Your continent, dear African friends, continues admirable development efforts in many respects. It was striking in Nigeria, it is evident here, and in many other countries. Natural resources, long lying fallow, are actively exploited, sometimes, it is true, by foreign companies. Health protection is progressing, which provides renewed hope in these equatorial countries with such a trying climate. Political maturity is strengthening, despite fairly frequent upheavals. Cities are growing, often unfortunately to the detriment of rural areas whose products would be very useful. Many access education, on a more universal model, often imported from elsewhere, but at the same time awareness of an African culture is increasing. Relations between countries are being established more closely at the level of regions, the continent, and the rest of the world. There is everywhere a desire to progress, a certain enthusiasm.

But, in addition to the limits of this progress, we also encounter fears and sometimes weariness, disappointments, even regressions in this enthusiasm. In the name of the Church, expert in humanity, I ask, wherever I go, the fundamental questions: what progress are you seeking? What human needs do you want to satisfy? Which man do you want to train? I appeal here to Christians, but also to all men of good will. Because everyone feels the urgent need to control this development.

The African man, like the others, but with his particular characteristics and to an intense degree, needs a space of freedom, of creativity, and at the same time, he has a very deep sense of community, in the family , the tribe, the ethnicity. Without the warmth of friendship, he withers. The anonymity of certain cities, the distance from his family, are particularly depressing and degrading for him.

For him, the problems of hunger are far from being resolved in many regions of Africa, especially when the calamity of drought or the terrible repercussions of wars are added to this drama. But he aspires just as much to be better considered, better respected in his African being, better appreciated in his values.

He needs education to develop his mind and prepare himself for a profession that is interesting and useful to his country. It still needs to achieve maturation that harmonizes with its traditional culture.

He has a strong sense of justice, and wants to live in peace. For him, human life is a great gift from God. All those who stir up in him racial or ideological opposition, even hatred, war and the desire for extermination, bring to mind the bad shepherds of whom Christ spoke, who come to slaughter and destroy, instead of building and encouraging the life.

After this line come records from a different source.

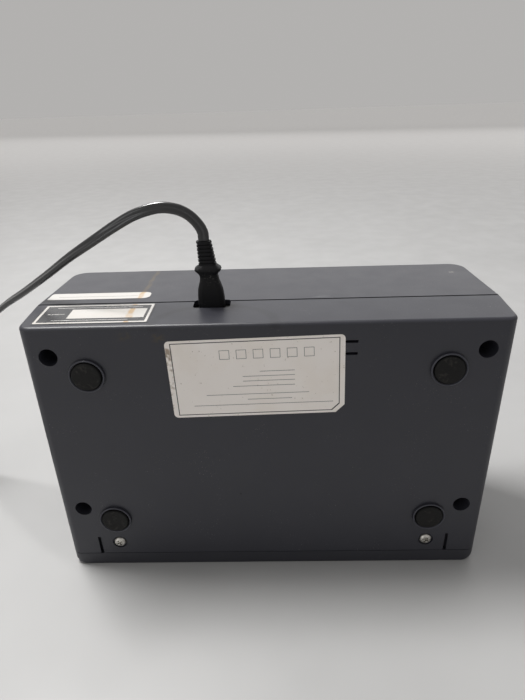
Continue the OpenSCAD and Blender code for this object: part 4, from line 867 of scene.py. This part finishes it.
turns = np.linspace(0, 2 * math.pi, 24, endpoint=False)
ring_outer, ring_inner = (
    [(r * 2.0 * math.cos(a), 5.6 + r * 2.0 * math.sin(a)) for a in turns] for r in (1.0, 0.72))
sides = ((ring_inner, -0.05), (ring_outer, -0.05), (ring_outer, 0.05), (ring_inner, 0.05))
ring_points = [rocker_face.point(u, v, on_dish(u, v) + w) for outline, w in sides for u, v in outline]
ring = (ring_points, band_faces(len(turns)))
stroke_outline = [(0.3, -3.6), (-0.3, -3.6), (-0.3, -7.6), (0.3, -7.6)]
stroke = loft([
    [rocker_face.point(u, v, on_dish(u, v) + w) for u, v in stroke_outline] for w in (-0.05, 0.08)])
mesh_piece("rocker_marks", *joined([ring, stroke]), white_ink, body="rocker")

# ---------------------------------------------------------------- floor and light

STUDIO_TONE = (0.80, 0.785, 0.77, 1)
SPREAD = 9.0


def floor_finish():
    """Pale matt floor, painted lighter and glowing faintly far away as painted light, where it meets the
    backdrop's tone.
    """
    f = Finish("pale_floor", (0.41, 0.41, 0.41), 0.38, Specular_IOR_Level=0.35)
    f.paint(f.span(f.noise(7, 4), 0.35, 0.7, 0, 0.5), (0.37, 0.37, 0.37))
    reach = f.add("ShaderNodeVectorMath", {0: f.where}, operation="LENGTH").outputs["Value"]
    # Painted light: the floor is painted lighter further from the middle
    f.paint(f.span(reach, 0.6, 3.2), (0.66, 0.65, 0.64))
    f.roughen(f.noise(25, 4), 0.33, 0.46)
    f.shader.inputs["Emission Color"].default_value = STUDIO_TONE
    # Painted light: the far floor glows in the backdrop's tone
    f.feed(f.shader.inputs["Emission Strength"], f.span(reach, 1.6, 5.0, 0, 0.16))
    return f.material


floor_mesh = bpy.data.meshes.new("floor")
corners = [(x * SPREAD, y * SPREAD, 0) for x, y in ((-1, -1), (1, -1), (1, 1), (-1, 1))]
floor_mesh.from_pydata(corners, [], [(0, 1, 2, 3)])
floor_mesh.materials.append(floor_finish())
floor = bpy.data.objects.new("floor", floor_mesh)
bpy.context.scene.collection.objects.link(floor)

world = bpy.data.worlds.new("studio")
bpy.context.scene.world = world
world.use_nodes = True
sky = world.node_tree.nodes
ways = sky.new("ShaderNodeSeparateXYZ")
world.node_tree.links.new(sky.new("ShaderNodeTexCoord").outputs["Generated"], ways.inputs[0])
ramp = sky.new("ShaderNodeMapRange")
ramp.interpolation_type = "SMOOTHSTEP"
for key, value in (("From Min", -0.9), ("From Max", 0.5), ("To Min", 0.53), ("To Max", 0.56)):
    ramp.inputs[key].default_value = value
world.node_tree.links.new(ways.outputs["Y"], ramp.inputs["Value"])
world.node_tree.links.new(ramp.outputs["Result"], sky["Background"].inputs["Strength"])
sky["Background"].inputs["Color"].default_value = STUDIO_TONE


def soft_light(name, place, aim, size, power, color=(1, 1, 1)):
    """A rectangular softbox that lights the scene but isn't seen itself."""
    data = bpy.data.lights.new(name, "AREA")
    data.shape = "RECTANGLE"
    data.size, data.size_y = size
    data.energy = power
    data.color = color
    lamp = bpy.data.objects.new(name, data)
    bpy.context.scene.collection.objects.link(lamp)
    lamp.location = place
    lamp.rotation_euler = (Vector(aim) - Vector(place)).to_track_quat("-Z", "Y").to_euler()
    lamp.visible_camera = False


soft_light("overhead", (-0.50, 0.20, 1.40), (0, -0.05, 0.0), (0.45, 0.32), 25.0, (1.0, 0.99, 0.975))
soft_light("back", (0.5, 3.4, 1.7), (0, 0, 0.15), (6.0, 2.4), 36.0)
soft_light("front", (-1.6, -2.0, 0.62), (0, 0, 0.10), (1.6, 0.7), 5.0, (0.97, 0.985, 1.0))

bpy.context.scene.view_settings.view_transform = "Standard"
bpy.context.scene.view_settings.look = "None"
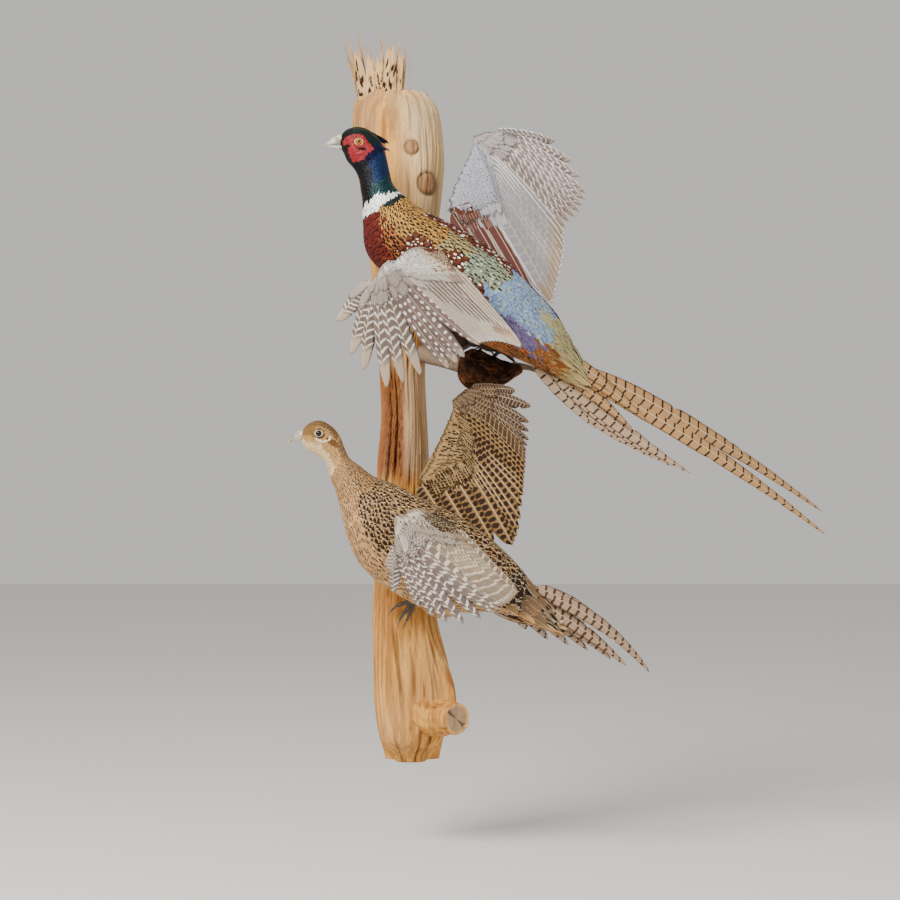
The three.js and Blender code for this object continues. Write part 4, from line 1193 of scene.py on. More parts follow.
def hen_coat(station, turn, seed=0):
    """The hen's colours by station and angle: speckled neck, crescents on the mantle, sparse spots
    on the breast and flank, and a plain belly."""
    rng = np.random.default_rng(seed)
    _, s, b, wander = wandering(station, turn, rng, 9, 0.4, 0.14, 8)
    coat = coat_of(len(station), "#ab8258")
    paint(coat, s < 12, "#b58b5a", ("#2c190d", 0.20), ("#c49e72", 0.12), place=0.82)
    paint(coat, (s < 5.5) & (b < 48), "#87673e", ("#4a321c", 0.34), ("#9f8052", 0.16))
    cheek = (s < 7.2) & (b > 56)
    paint(coat, cheek, "#ba9058", ("#6b4526", 0.0), ("#c49d66", 0.1))
    paint(coat, cheek & (b > 112), "#dcc190", fringe=("#e2c99c", 0.1))
    spot = body_surface(HEN_BODY, COAT_DEPTH)(station, turn) / MM - np.array(HEN_EYES[0])
    x, z = spot[..., 0], spot[..., 2]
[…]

Above all, the African man has a sense of mystery, of the sacred, of the absolute. Even if this instinct sometimes needs to be purified and elevated, it is an enviable wealth. He therefore aspires to live in harmony with the Master of Nature, freed from alienating fears, and he is ready to enter into deep communion with the God of peace.

Let us add a final observation: what was relatively easy to resolve at the level of the village, the tribe, the ethnic group, must now find its human solution in much broader relationships, at the national and even international level. It is a difficult program, which requires transposed ethics. The quality of men and their civilization is at stake.

Here, briefly mentioned, are the issues which seem to me to be the most important for our African friends. This means that, faced with the models of society presented to them by other countries, it is normal for Africans to be wary of a reductive “humanism”. They will gladly accept fraternal, humanitarian, economic and cultural assistance, which they certainly need, but with respect for their dignity and their ideals; and they want to be recognized as capable of bringing the best of themselves to others.

I hope that such concerns are shared by many people of good will throughout this continent. Those who worship God with a sincere heart should be especially sensitive to those wishes that are in line with His will. Those who share the Christian faith find in it the strongest incentive to thus serve man with whom Christ identified himself, and to serve Christ in man. As for the children of the Catholic Church, I am sure that they will work with all their strength to promote this integral development.

To all, my warm wishes of happiness and peace! My farewell today is just a goodbye. God bless Africa and all its inhabitants!